What is needed in this country is a leader -- a President of the U.S. -- who speaks of all citizens without equivocation. It doesn't cost a dime; you've got the pulpit -- just get out there and use it!
Q. You won a national reputation for rectitude as a member of the Nixon impeachment panel in your first term in Congress. Yet scarcely 10 years after that national crisis, another group in the White House was secretly subverting the law in the Iran-contra affair.
A. That was a surprise to me. I thought the lessons of Watergate were lasting lessons and we wouldn't see that again. But an atmosphere was generated around Ronald Reagan and his presidency. Here was a President who was fairly disengaged. And when you have that at the top, that means that those who are underneath feel free to do whatever they want to do in developing their own agendas and acting them out. I think we saw that in Poindexter and North.

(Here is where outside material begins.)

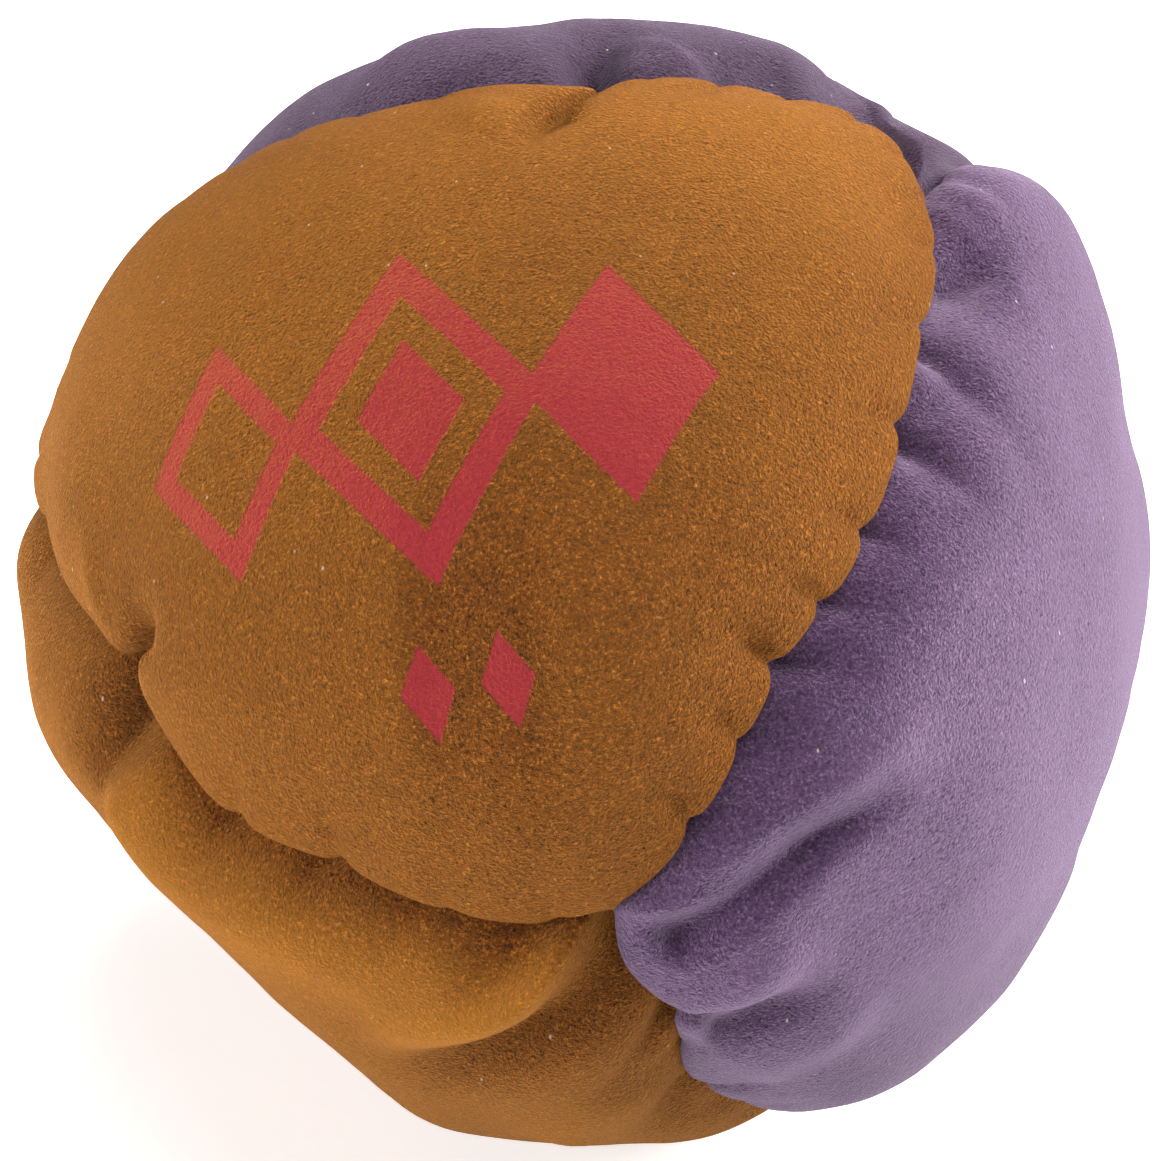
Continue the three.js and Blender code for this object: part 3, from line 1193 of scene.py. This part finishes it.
@dataclass
class Studio:
    """A pale floor, soft light from above and both sides, and the camera.

    The lens is in millimetres, its elevation in degrees, and its distance and the floor's width in metres.
    """

    bag: Bag
    elevation: float = 35.0
    lens: float = 170.0
    distance: float = 0.2783
    floor_size: float = 3.0
    floor_glow: float = 0.5
    surroundings: float = 0.14

    def floor(self) -> bpy.types.Object:
        """Lay the plain pale floor, which glows a little so that the bag's shadow stays faint.

        Returns:
            The floor's object.
        """
        half = self.floor_size / 2
        mesh = bpy.data.meshes.new("studio_floor")
        corners = [(-half, -half, 0), (half, -half, 0), (half, half, 0), (-half, half, 0)]
        mesh.from_pydata(corners, [], [(0, 1, 2, 3)])
        mesh.update()
        obj = linked("studio_floor", mesh)
        book = NodeBook("pale_floor")
        tone = book.fuzz(book.millimetres(), 0.02, 3.0) * 0.02 + 0.95
        colour = book.add("ShaderNodeCombineColor", None, {"Red": tone, "Green": tone, "Blue": tone})
        glow = {"Emission Color": WHITE, "Emission Strength": self.floor_glow}
        mesh.materials.append(book.finished({"Base Color": colour, "Roughness": 0.9, **glow}))
        return obj

    def lamp(self, name: str, place: tuple[float, ...], size: float, watts: float) -> bpy.types.Object:
        """Hang one soft square light that faces the bag.

        Args:
            name: the light's name.
            place: where it hangs, in metres from the bag's middle.
            size: its width in metres.
            watts: its power.

        Returns:
            The light's object.
        """
        light = bpy.data.lights.new(name, "AREA")
        light.shape = "SQUARE"
        light.size = size
        light.energy = watts
        obj = linked(name, light)
        obj.location = Vector(self.bag.middle) + Vector(place)
        obj.rotation_euler = Vector(place).to_track_quat("Z", "Y").to_euler()
        return obj

    def light(self) -> None:
        """Set the soft lights and the pale surroundings."""
        self.lamp("top_softbox", (0.16, -0.04, 0.75), 0.6, 6.8)
        self.lamp("left_softbox", (-0.74, -0.2, 0.05), 0.5, 14.0)
        self.lamp("right_softbox", (0.7, 0.26, 0.32), 0.5, 21.5)
        world = bpy.data.worlds.new("pale_surroundings")
        world.use_nodes = True
        sky = world.node_tree.nodes["Background"].inputs
        sky["Color"].default_value = WHITE
        sky["Strength"].default_value = self.surroundings
        bpy.context.scene.world = world
        bpy.context.scene.view_settings.view_transform = "Standard"
        bpy.context.scene.view_settings.look = "None"

    def camera(self) -> bpy.types.Object:
        """Place the camera in front of the bag and above it, with a long lens.

        Returns:
            The camera's object.
        """
        rise = math.radians(self.elevation)
        away = Vector((0.0, -math.cos(rise), math.sin(rise)))
        data = bpy.data.cameras.new("studio_camera")
        data.lens = self.lens
        data.sensor_width = 36.0
        data.clip_start = 0.01
        data.clip_end = 10.0
        obj = linked("studio_camera", data)
        obj.location = Vector(self.bag.middle) + away * self.distance
        obj.rotation_euler = away.to_track_quat("Z", "Y").to_euler()
        bpy.context.scene.camera = obj
        return obj


def sewn_seams() -> dict[str, Seam]:
    """Give the six seams, by name."""
    return {
        "front_top": Seam(
            Corner.LEFT,
            Corner.RIGHT,
            ((-117, 28), (-114, 52), (-112, 68), (-133, 79), (-174, 84), (142, 78), (124, 67), (113, 58)),
            PanelName.FRONT,
            0.8,
            1.9,
            (
                Gather(0.10, 0.5), Gather(0.17, 0.3), Gather(0.25, 0.45, 3.0), Gather(0.33, 0.3),
                Gather(0.40, 0.35), Gather(0.475, 0.3), Gather(0.545, 0.35), Gather(0.684, 2.4, 5.0, -0.2),
                Gather(0.725, 0.4), Gather(0.79, 0.9, 5.0, 0.2), Gather(0.85, 0.7, 4.5),
                Gather(0.91, 0.8, 3.5), Gather(0.96, 0.3),
            ),
        ),
        "right_front": Seam(
            Corner.RIGHT,
            Corner.FRONT,
            ((76, 51), (59, 48), (43, 40), (31, 32), (22, 26), (11, 11)),
            PanelName.FRONT,
            0.9,
            2.2,
            (
                Gather(0.09, 0.3), Gather(0.21, 0.6, 4.5, 0.25, 1.7), Gather(0.35, 0.8, 3.6, 0.2, 1.4),
                Gather(0.485, 0.8, 1.8, 0.0, 0.8), Gather(0.58, 0.75, 1.8, 0.0, 0.8),
                Gather(0.665, 1.2, 3.0, 0.0, 0.8), Gather(0.755, 0.6, 2.0, 0.0, 0.8),
                Gather(0.86, 0.8, 2.2, 0.0, 0.5),
            ),
        ),
        "left_front": Seam(
            Corner.LEFT,
            Corner.FRONT,
            ((-95, 11), (-75, 13), (-56, 14), (-39, 5), (-26, 4), (-13, 1)),
            PanelName.FRONT,
            1.6,
            2.8,
            (
                Gather(0.09, 0.4), Gather(0.17, 0.5), Gather(0.26, 0.45), Gather(0.505, 2.2, 4.5, 0.1),
                Gather(0.665, 0.5), Gather(0.765, 0.6), Gather(0.86, 0.25), Gather(0.95, 0.3),
            ),
        ),
        "right_top": Seam(
            Corner.RIGHT,
            Corner.REAR,
            ((107, 45), (118, 22), (126, 0), (137, -25)),
            PanelName.RIGHT,
            0.5,
            1.9,
            seed=5,
        ),
        "right_lower": Seam(
            Corner.FRONT,
            Corner.REAR,
            ((7, -8), (12, -16), (17, -33), (38, -48), (85, -57), (124, -56)),
            PanelName.RIGHT,
            1.2,
            2.4,
            (
                Gather(0.135, 1.2, 3.5, 0.3), Gather(0.20, 0.3), Gather(0.30, 0.7, 3.0), Gather(0.36, 0.4),
                Gather(0.43, 0.5), Gather(0.50, 0.4), Gather(0.57, 0.6), Gather(0.63, 0.4),
                Gather(0.70, 0.5), Gather(0.77, 0.5), Gather(0.84, 0.4), Gather(0.91, 0.5),
            ),
        ),
        "left_top": Seam(
            Corner.LEFT,
            Corner.REAR,
            ((-131, -14), (-149, -31), (-178, -45)),
            PanelName.TOP,
            0.5,
            2.1,
            seed=23,
        ),
    }


def sewn_panels() -> tuple[Panel, ...]:
    """Give the four panels with the folds that each has."""
    return (
        Panel(
            PanelName.FRONT,
            (-30, 50),
            (("left_front", 1), ("right_front", -1), ("front_top", -1)),
            (
                Fold(((-8, 88), (-38, 85), (-46, 80)), -0.55, (0.9, 1.3), (0.0, 0.7)),
                Fold(((-90, 84), (-70, 78)), 0.35, (1.8, 1.8)),
                Fold(((-52, 15), (-54, 19), (-58, 24)), -0.45, (1.2, 1.2), (0.0, 0.8)),
                Fold(((-64, 15), (-60, 18)), 0.4, (2.2, 2.2)),
                Fold(((-20, 26), (0, 28)), -0.4, (7.0, 7.0)),
            ),
            seed=1,
        ),
        Panel(
            PanelName.LOWER,
            (-66, -44),
            (("left_front", -1), ("left_top", 1), ("right_lower", -1)),
            (
                Fold(((-50, 14), (-53, 6), (-62, -5)), -1.5, (1.6, 1.9), (0.0, 0.6)),
                Fold(((-43, 9), (-48, 3), (-54, -5)), 0.7, (1.8, 1.5)),
                Fold(
                    ((3, 4), (1, 0), (-3, -6), (-9, -11), (-17, -15), (-26, -22)),
                    1.2,
                    (2.6, 1.1),
                    (0.15, 0.5),
                ),
                Fold(((5, 0), (2, -7), (-2, -13), (-11, -19), (-22, -26)), -2.2, (2.2, 1.7), (0.15, 0.5)),
                Fold(((-62, -6), (-42, -4), (-28, -7), (-17, -7), (-6, 0)), 0.9, (3.6, 3.6), (0.3, 0.2)),
                Fold(((14, -28), (13, -36), (15, -46)), -0.6, (1.0, 1.4), (0.1, 0.4)),
                Fold(((8, -26), (2, -36), (-8, -42)), 0.5, (3.0, 3.0)),
            ),
            seed=2,
        ),
        Panel(
            PanelName.RIGHT,
            (66, 4),
            (("right_front", 1), ("right_lower", 1), ("right_top", -1)),
            (
                Fold(((40, 17), (28, 12), (19, 8), (12, 4), (7, 1), (3, -2)), 1.0, (2.4, 1.2), (0.4, 0.1)),
                Fold(((36, 10), (24, 6), (15, 0), (7, -6)), -1.9, (1.1, 2.6), (0.45, 0.1)),
                Fold(((24, -4), (17, -9), (13, -13), (9, -17)), 1.0, (1.9, 1.3), (0.5, 0.0)),
                Fold(((27, -11), (20, -16), (13, -19)), -1.2, (1.3, 1.8), (0.5, 0.1)),
                Fold(((34, -17), (24, -24), (18, -28)), 0.5, (2.0, 2.0), (0.5, 0.1)),
                Fold(((64, 50), (74, 48), (89, 43)), -0.9, (0.8, 1.6), (0.0, 0.7)),
                Fold(((48, 43), (56, 42), (67, 40)), -0.8, (0.8, 1.5), (0.0, 0.7)),
                Fold(((84, 50), (80, 44)), -0.9, (2.4, 2.4)),
                Fold(((92, 50), (104, 41), (106, 34), (100, 27)), 0.7, (2.0, 2.0), (0.1, 0.5)),
            ),
            seed=3,
        ),
        Panel(
            PanelName.TOP,
            (180, 8),
            (("right_top", 1), ("left_top", -1), ("front_top", 1)),
            (
                Fold(((-160, 87), (172, 72), (168, 62)), -1.2, (1.2, 1.6), (0.0, 0.4)),
                Fold(((150, 78), (148, 68)), 0.8, (3.0, 3.0)),
                Fold(((108, 74), (126, 68), (142, 56)), -0.8, (1.1, 1.4), (0.0, 0.4)),
                Fold(((-120, 74), (-140, 60)), 0.6, (4.0, 4.0)),
            ),
            seed=4,
        ),
    )


def suede_finishes() -> dict[PanelName, SuedeFinish]:
    """Give each panel its suede. The top panel's purple is a darker copy with less sheen, a painted shade on
    the top of the bag.

    Returns:
        The finish of each panel.
    """
    tan = SuedeFinish(
        "tan_suede", paint(42, 17, 1), paint(132, 65, 6), paint(250, 168, 62), paint(248, 168, 78)
    )
    raised = SuedeFinish(
        "purple_suede_plain",
        paint(53, 35, 59),
        paint(98, 71, 104),
        paint(155, 127, 163),
        paint(224, 200, 228),
        pile=0.17,
    )
    # Painted shade: the top panel gets a darker copy of the purple suede, with less sheen.
    shaded_purple = replace(
        raised,
        name="purple_suede_painted_shade",
        deep=paint(36, 21, 37),
        body=paint(71, 49, 72),
        pale=paint(116, 90, 116),
        sheen_weight=0.4,
    )
    return {
        PanelName.FRONT: replace(tan, name="tan_suede_printed", printed=HarlequinPrint()),
        PanelName.LOWER: tan,
        PanelName.RIGHT: raised,
        PanelName.TOP: shaded_purple,
    }


def sewn_threads() -> tuple[SeamThread, ...]:
    """Give the stitching of each seam. The last seam is closed by hand from its rear end."""
    return (
        SeamThread("front_top_seam_thread", "front_top"),
        SeamThread("right_front_seam_thread", "right_front"),
        SeamThread("left_front_seam_thread", "left_front"),
        SeamThread("right_top_seam_thread", "right_top"),
        SeamThread("right_lower_seam_thread", "right_lower"),
        SeamThread("left_top_seam_thread", "left_top", end=0.56),
        SeamThread("closing_thread", "left_top", start=0.6, stitch=3.4),
    )


def main() -> None:
    """Build the bag, dress it and set up the studio."""
    logging.basicConfig(level=logging.INFO, format="%(message)s")
    bag = Bag(seams=sewn_seams())
    finishes = suede_finishes()
    materials = {finish.name: finish.make(bag) for finish in finishes.values()}
    for panel in sewn_panels():
        obj = panel.build(bag)
        finish = finishes[panel.name]
        obj.data.materials.append(materials[finish.name])
        log.info("sewed %s: %d faces", obj.name, len(obj.data.polygons))
    thread = ThreadFinish("tan_thread", paint(92, 60, 34), paint(164, 120, 76)).make()
    for piece in sewn_threads():
        obj = piece.build(bag)
        obj.data.materials.append(thread)
        log.info("stitched %s: %d faces", obj.name, len(obj.data.polygons))
    sand = SandFill().build(bag)
    sand.data.materials.append(
        SandFinish("fine_sand", paint(214, 190, 150), paint(170, 138, 96), paint(78, 66, 56)).make()
    )
    log.info("filled %s: %d faces", sand.name, len(sand.data.polygons))
    studio = Studio(bag)
    studio.floor()
    studio.light()
    studio.camera()


if __name__ == "__main__":
    main()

The bottom line is, yes, we learned the lesson of Watergate. It stuck for about 10 years, but then you have to relearn it. We ought to have a continuing sort of seminar for people who are in charge of government, because the lessons get old and need to be revived.
Q. You have called loyalty an attribute of morality. In both Watergate and the Iran-contra affair, loyalty to the President was at the heart of the wrongdoing.
A. Loyalty is a very important trait, one of those principles that should adhere to your core. But how far does loyalty go? Are you loyal to the point of supporting your superior in an illegality?
In my opinion, that becomes misplaced loyalty, and you ought to do something about it. If you see wrongdoing, loyalty requires that you go to your superior, notwithstanding that it may not be beneficial, and say that what you see being done is wrong and should be stopped. You should try to correct it in-house. But if you can't change it inside, then you get out and try to change it from outside.
Q. In the context of ethical leadership, whom, past or present, do you admire?
A. Bill Moyers is my hero. I'd like to see him as President.